Remember all those quests I talked about. Most of them pretty much came to nothing. I wanted to find my royal ancestors - but never did, although I greatly enjoyed the history lesson I gave myself in trying. I wanted to get my great grandmother's poetry published but I never did. I wanted to get women the right to vote, and nothing came of it - except a committee set up to talk about it.
I suppose in a way I can feel that I helped my father get elected through encouraging women to vote who might not have otherwise done so. Maybe if he had lost that election, he would be alive today.
Maybe all my quests are doomed to failure. What about the quest to marry Mr. Day? Please God that that one will come to fruition and that in years to come I will be remembered for having made some sort of mark on the world.
Dearest May, please pray for me in these difficult times ahead. And thank you for being my friend.

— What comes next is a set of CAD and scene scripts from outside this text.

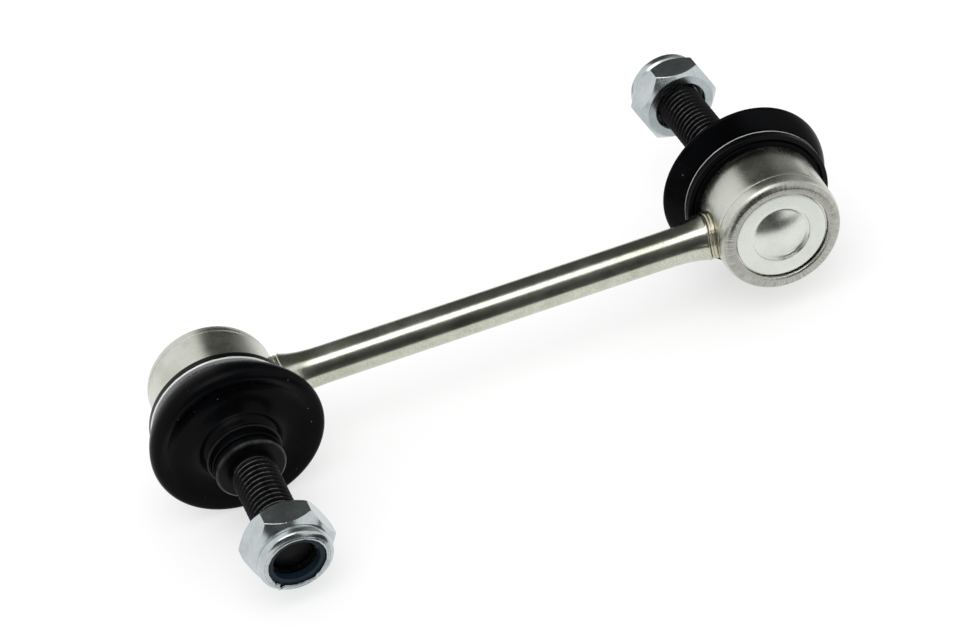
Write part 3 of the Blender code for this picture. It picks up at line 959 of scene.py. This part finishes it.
@dataclass
class Housing:
    """The barrel with its rolled lip and mouth, the pressed cover behind and the seat inside."""

    axes: JointAxes
    seeds: tuple[int, int, int]
    radius: float = BARREL_RADIUS
    bore: float = 9.6 * MM
    front: float = 7.8 * MM
    groove_start: float = 5.9 * MM
    groove_radius: float = 12.2 * MM
    lip_crest: float = -8.9 * MM
    lip_radius: float = 10.3 * MM
    lip_under: float = -8.1 * MM
    round_start: float = -5.8 * MM
    pocket: float = 11.3 * MM
    shoulder: float = -6.5 * MM
    seat_stop: float = 3.9 * MM
    mouth_back: float = 6.19 * MM
    mouth_front: float = 8.01 * MM
    cover_face: float = -8.3 * MM
    cover_inner: float = -6.8 * MM
    cover_radius: float = 11.0 * MM
    cover_step: float = 0.5 * MM
    recess: float = 6.45 * MM
    recess_depth: float = 0.5 * MM
    dome_height: float = 1.2 * MM
    cover_shift: Point = (0.15 * MM, 0.24 * MM)
    nick_waves: Waves = (8, 46)
    nick_floor: float = 0.9
    nick_depth: float = 0.12 * MM
    coarse_waves: Waves = (3, 12)
    coarse_height: float = 0.018 * MM
    fine_waves: Waves = (60, 110)
    fine_height: float = 0.006 * MM
    barrel_facets: int = 192
    cover_facets: int = 128

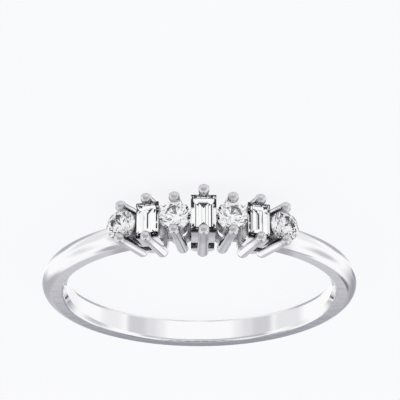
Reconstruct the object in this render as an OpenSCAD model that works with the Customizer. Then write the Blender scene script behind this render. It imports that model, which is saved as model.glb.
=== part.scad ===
// Diamond ring with seven stones side by side: four round brilliants and three
// baguettes, each held by two claws over an open gallery, on a slim domed band.
// The ring lies on its side. The finger axis is +Z through the origin, and the
// stones face -Y.

/* [Band] */
// Diameter of the finger hole
finger_d = 16; // [15:0.5:18]
// Width of the band along the finger axis
band_w = 1.5; // [1.4:0.05:1.8]
// Thickness of the band at the top of its dome
band_t = 1.5; // [1.35:0.05:1.65]
// Height of the band's flat sides, from the finger hole to the crease
side_h = 0.9; // [0.8:0.05:1]
// Radius of the softened inner edges
comfort_r = 0.2; // [0.14:0.02:0.22]

/* [Stones] */
// Diameter of each round stone
round_d = 1.77; // [1.65:0.02:1.85]
// Width of the middle baguette
centre_w = 1.4; // [1.3:0.05:1.5]
// Length of the middle baguette along the finger axis
centre_l = 2.22; // [2.1:0.02:2.5]
// Width of the two side baguettes
side_w = 1.3; // [1.2:0.05:1.4]
// Length of the two side baguettes
side_l = 2.1; // [1.9:0.05:2.4]
// Gap between the middle baguette and the round stones beside it, seen from above
centre_gap = 0.01; // [0:0.01:0.05]
// Gap between the other stones
side_gap = 0.1; // [0.08:0.01:0.14]

/* [Claws] */
// Radius of a claw at its foot
foot_r = 0.34; // [0.3:0.01:0.36]
// Radius of a claw under its bead
neck_r = 0.28; // [0.24:0.01:0.3]
// Radius of the bead on a claw's end
bead_r = 0.32; // [0.3:0.01:0.36]
// Wall of the galleries
wall = 0.2; // [0.15:0.01:0.25]

/* [Hidden] */
$fn = 64;

finger_r = finger_d / 2;
crown_r = finger_r + band_t;
crease_r = finger_r + side_h;

// Levels of a head's base above the finger axis: its top, and its underside before
// the finger's room is cut out of it
base_top = finger_r + 0.72;
base_low = finger_r + 0.15;
// Level of the lowest point of a claw's foot
foot_low = finger_r + 0.25;
// Depth of a gallery under the girdle, as a share of the girdle's height
gallery_share = 0.49;

// The inner face opens towards both edges like a comfort fit. These are the depth of
// the opening along the finger axis, opposite the stones, and how much wider it gets
// for each millimetre outwards
flare_depth = 0.15;
flare_slope = 0.6;
// The openings turn about an axis this far nearer the stones, and so they are deeper
// round the sides
flare_shift = 0.18;
// How far the middle of the soft edge's round lies inside the two faces beside it,
// as a share of its radius
edge_sink = 0.96;

// Clearance between a stone and the metal around it
seat_gap = 0.02;
// How far the galleries stay inside the outline of the stone above them
gallery_inset = 0.04;
// Distance of a bead's middle outside the edge of its stone
claw_out = 0.09;
// Radius of the light hole under each round stone
light_hole_r = 0.42;
// Wall at the two ends of the light hole under each baguette, where the claws stand
end_wall = 0.45;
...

Muriel and Harold did get married, and spent four years in Malaya and another two in South Africa. Then they came back to Worcester, and Harold joined the army during the First World War. Their first child was conceived on the ship out, but died shortly after birth. However, they kept his ashes, and he was buried back in Worcester, in the tomb with his grandfather. Their second son, John King, was my husband's father. They had 3 other children. After the War, Harold suffered badly from shell shock, and was no longer able to do a mining job. He owned a chicken farm until he retired. He was still alive when I married my husband, but I never met him. Muriel had died some years previously.
John and May Day had three children, and one of their grandchildren is now a published author of some importance - Andrew Lycett, having written biographies about Ian Fleming, Rudyard Kipling and Dyland Thomas.